DATA SECTION —
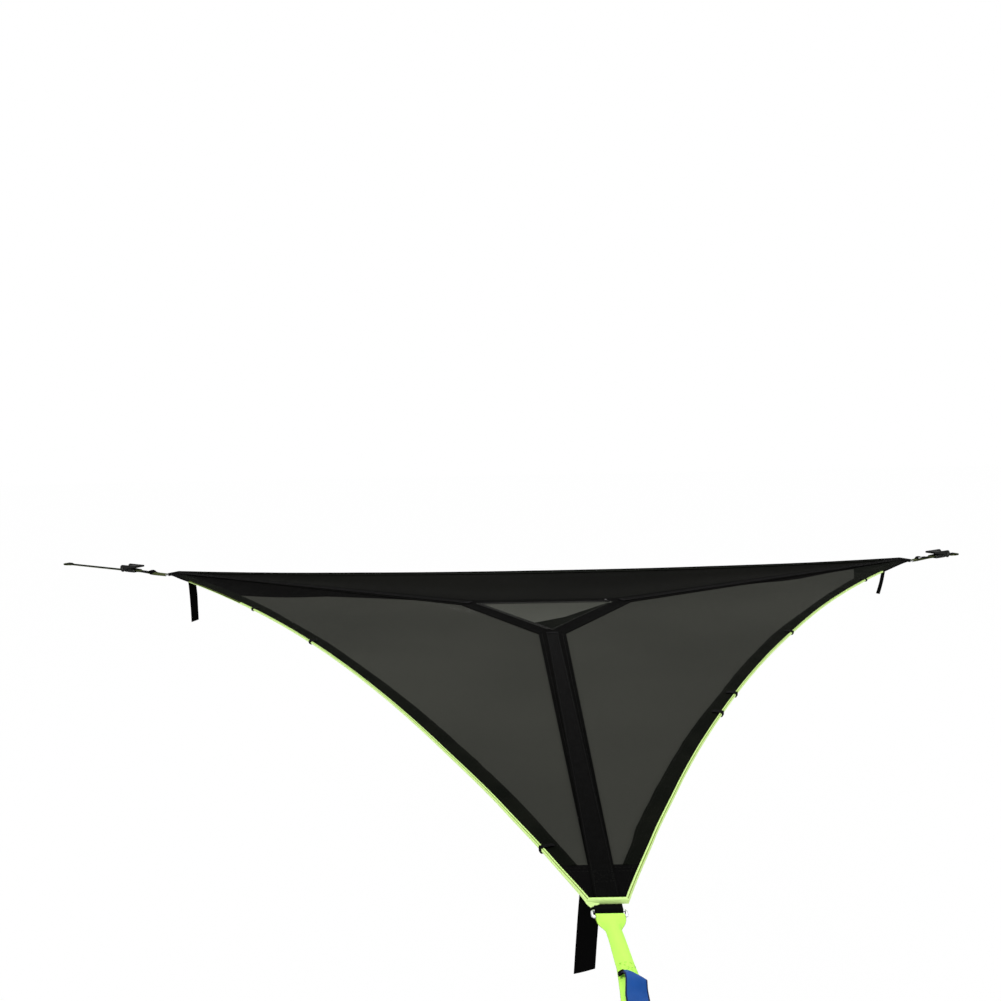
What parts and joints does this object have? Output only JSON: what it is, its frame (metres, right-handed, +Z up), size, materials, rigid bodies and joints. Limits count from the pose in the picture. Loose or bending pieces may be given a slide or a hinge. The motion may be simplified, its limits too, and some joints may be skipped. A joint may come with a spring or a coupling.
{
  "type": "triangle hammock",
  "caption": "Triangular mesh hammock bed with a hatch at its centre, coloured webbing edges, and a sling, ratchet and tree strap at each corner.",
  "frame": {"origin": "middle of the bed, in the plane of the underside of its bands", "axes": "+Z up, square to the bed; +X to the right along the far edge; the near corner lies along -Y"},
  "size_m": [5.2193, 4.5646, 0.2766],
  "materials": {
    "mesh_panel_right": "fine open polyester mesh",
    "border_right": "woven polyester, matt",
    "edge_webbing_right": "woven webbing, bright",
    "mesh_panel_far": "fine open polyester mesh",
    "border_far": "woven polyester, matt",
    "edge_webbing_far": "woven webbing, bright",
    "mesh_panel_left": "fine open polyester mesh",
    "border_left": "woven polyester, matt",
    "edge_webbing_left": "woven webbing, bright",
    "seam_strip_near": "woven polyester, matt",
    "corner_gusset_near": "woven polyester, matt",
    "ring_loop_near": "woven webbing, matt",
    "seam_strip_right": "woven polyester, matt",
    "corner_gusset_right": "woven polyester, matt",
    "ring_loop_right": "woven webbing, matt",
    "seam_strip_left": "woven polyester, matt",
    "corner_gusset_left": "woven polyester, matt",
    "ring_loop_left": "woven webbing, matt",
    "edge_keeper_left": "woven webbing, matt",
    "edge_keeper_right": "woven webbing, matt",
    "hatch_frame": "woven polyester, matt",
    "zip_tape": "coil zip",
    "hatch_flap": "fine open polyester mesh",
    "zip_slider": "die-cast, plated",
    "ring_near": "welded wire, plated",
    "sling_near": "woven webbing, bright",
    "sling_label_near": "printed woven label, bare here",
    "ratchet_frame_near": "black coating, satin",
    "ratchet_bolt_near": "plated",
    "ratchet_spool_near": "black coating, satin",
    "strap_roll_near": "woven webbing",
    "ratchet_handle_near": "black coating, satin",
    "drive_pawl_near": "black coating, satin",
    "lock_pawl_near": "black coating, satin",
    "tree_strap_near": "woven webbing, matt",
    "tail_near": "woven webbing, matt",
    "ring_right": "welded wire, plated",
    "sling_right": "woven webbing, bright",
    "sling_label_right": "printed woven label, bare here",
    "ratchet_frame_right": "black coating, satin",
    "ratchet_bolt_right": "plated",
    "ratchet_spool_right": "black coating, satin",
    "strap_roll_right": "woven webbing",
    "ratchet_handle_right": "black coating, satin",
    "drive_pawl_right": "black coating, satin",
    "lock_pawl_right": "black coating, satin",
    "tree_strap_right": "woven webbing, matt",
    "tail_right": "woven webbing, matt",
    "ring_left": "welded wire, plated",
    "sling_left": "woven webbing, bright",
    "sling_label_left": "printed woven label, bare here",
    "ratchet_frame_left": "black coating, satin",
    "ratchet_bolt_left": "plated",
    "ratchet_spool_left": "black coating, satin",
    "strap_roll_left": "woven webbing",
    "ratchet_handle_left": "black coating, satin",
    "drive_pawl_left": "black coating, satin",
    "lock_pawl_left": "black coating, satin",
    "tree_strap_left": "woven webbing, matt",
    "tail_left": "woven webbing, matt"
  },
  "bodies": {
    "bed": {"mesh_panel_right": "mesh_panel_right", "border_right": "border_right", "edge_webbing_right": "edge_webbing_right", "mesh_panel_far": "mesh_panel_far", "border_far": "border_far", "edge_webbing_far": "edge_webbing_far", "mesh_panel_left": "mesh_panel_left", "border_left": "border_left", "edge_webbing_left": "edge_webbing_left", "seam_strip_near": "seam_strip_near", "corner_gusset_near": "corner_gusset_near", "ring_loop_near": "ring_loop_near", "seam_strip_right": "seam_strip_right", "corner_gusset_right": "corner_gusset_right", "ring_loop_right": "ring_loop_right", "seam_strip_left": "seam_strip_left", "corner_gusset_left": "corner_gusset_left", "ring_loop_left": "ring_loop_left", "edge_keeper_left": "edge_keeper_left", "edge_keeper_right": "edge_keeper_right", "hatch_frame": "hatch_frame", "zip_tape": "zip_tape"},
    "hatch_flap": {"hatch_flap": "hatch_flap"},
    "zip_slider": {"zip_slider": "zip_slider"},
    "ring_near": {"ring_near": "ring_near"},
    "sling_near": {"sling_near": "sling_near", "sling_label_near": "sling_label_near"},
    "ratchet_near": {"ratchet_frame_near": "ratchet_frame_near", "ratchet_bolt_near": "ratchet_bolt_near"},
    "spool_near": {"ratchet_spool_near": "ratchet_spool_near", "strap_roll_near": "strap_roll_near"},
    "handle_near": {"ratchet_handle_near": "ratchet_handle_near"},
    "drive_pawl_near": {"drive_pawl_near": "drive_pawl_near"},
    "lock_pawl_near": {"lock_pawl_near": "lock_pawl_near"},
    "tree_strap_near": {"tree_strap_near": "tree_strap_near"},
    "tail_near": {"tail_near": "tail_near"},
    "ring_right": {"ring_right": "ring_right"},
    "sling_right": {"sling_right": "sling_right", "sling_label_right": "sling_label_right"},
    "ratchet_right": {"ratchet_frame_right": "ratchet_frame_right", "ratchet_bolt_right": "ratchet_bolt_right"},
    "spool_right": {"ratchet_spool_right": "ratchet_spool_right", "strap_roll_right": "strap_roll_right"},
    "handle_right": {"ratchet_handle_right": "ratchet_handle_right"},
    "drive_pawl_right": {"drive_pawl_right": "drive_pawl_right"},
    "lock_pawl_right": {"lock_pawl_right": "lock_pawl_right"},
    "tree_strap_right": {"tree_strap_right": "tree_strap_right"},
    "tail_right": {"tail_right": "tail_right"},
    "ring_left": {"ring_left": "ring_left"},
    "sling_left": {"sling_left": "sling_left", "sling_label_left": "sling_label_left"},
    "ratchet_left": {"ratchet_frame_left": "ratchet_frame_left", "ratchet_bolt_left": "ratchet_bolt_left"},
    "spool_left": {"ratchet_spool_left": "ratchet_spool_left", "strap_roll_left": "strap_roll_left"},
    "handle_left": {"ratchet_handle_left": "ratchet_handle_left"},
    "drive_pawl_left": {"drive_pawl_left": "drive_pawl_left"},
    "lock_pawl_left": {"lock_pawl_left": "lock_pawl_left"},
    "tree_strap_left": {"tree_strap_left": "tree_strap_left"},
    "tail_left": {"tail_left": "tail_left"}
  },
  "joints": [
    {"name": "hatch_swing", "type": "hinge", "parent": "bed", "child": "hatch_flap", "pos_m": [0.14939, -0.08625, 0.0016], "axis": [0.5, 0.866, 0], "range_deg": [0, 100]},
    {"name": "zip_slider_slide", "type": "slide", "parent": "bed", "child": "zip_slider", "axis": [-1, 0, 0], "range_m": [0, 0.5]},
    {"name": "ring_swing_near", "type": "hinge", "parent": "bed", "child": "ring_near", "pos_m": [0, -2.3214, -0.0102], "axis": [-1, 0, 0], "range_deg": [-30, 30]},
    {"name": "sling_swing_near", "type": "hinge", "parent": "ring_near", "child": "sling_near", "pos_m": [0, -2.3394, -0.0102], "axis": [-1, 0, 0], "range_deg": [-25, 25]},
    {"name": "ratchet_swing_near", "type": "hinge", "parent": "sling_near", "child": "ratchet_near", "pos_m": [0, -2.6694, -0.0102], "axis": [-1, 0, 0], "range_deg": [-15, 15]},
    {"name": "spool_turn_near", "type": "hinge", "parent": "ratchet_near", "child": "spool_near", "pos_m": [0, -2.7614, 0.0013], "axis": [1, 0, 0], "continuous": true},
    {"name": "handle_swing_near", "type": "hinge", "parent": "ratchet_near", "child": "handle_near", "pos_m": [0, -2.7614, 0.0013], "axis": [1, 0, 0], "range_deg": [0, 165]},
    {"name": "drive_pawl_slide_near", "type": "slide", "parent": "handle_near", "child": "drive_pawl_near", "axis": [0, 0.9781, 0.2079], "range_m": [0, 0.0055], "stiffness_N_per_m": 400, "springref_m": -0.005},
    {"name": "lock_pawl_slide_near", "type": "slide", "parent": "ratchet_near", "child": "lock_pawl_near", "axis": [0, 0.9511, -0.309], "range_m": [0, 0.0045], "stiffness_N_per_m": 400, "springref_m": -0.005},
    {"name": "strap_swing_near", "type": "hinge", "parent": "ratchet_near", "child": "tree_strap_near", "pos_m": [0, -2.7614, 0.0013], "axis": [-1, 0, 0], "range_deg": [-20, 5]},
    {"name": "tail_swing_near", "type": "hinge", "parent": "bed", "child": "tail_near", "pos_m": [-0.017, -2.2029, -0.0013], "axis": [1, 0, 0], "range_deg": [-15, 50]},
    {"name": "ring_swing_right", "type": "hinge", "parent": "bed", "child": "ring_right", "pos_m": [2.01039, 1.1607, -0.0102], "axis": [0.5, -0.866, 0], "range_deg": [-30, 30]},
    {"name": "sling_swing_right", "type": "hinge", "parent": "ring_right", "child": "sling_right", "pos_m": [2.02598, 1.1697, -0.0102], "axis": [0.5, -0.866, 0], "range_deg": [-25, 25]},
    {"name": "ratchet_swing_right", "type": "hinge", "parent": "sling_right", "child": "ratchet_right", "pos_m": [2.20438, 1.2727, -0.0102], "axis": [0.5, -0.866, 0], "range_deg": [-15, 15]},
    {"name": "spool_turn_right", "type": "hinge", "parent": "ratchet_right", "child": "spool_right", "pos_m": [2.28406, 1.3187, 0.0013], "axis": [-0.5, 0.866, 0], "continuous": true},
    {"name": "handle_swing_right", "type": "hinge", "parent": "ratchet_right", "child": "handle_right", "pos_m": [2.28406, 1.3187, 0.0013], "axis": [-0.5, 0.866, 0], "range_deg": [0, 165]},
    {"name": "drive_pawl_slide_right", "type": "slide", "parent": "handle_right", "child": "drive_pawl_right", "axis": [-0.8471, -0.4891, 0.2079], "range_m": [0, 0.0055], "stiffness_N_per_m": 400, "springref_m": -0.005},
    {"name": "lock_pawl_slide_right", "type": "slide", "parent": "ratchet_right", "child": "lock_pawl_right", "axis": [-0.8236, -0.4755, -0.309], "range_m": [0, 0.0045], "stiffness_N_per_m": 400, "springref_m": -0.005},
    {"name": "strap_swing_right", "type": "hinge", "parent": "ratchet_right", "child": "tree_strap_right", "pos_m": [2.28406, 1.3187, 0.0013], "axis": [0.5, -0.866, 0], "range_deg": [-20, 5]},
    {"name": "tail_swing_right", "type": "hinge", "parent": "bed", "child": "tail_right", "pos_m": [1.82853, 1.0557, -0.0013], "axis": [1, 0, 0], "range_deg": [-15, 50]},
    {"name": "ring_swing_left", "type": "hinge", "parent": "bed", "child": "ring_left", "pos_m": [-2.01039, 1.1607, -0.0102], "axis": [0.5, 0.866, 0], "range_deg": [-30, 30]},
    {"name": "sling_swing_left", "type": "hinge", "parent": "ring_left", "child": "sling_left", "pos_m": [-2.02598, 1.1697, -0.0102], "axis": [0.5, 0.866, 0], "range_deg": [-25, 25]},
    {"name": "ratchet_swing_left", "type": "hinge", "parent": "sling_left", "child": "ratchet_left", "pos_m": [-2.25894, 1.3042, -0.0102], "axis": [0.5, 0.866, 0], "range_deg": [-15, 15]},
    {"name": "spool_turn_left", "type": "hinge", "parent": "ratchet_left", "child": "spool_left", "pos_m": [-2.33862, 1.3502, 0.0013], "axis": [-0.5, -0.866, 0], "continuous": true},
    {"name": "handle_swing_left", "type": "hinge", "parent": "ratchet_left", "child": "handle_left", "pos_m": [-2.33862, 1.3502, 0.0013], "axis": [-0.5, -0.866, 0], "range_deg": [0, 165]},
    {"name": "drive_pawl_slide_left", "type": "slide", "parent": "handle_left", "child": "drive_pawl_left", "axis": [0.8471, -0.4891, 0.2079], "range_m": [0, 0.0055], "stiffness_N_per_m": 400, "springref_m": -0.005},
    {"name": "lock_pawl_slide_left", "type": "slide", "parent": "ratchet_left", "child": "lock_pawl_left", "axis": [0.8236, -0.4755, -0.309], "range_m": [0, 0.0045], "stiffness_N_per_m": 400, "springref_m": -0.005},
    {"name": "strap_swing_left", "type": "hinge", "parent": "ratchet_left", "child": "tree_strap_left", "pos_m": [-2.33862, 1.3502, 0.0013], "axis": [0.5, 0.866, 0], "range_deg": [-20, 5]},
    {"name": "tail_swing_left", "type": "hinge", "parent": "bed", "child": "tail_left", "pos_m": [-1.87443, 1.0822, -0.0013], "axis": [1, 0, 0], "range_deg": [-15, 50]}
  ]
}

TASK — Copy every line of the listing containing the string "bodies".

OUTPUT FOR THIS EXERCISE —
What parts and joints does this object have? Output only JSON: what it is, its frame (metres, right-handed, +Z up), size, materials, rigid bodies and joints. Limits count from the pose in the picture. Loose or bending pieces may be given a slide or a hinge. The motion may be simplified, its limits too, and some joints may be skipped. A joint may come with a spring or a coupling.
  "bodies": {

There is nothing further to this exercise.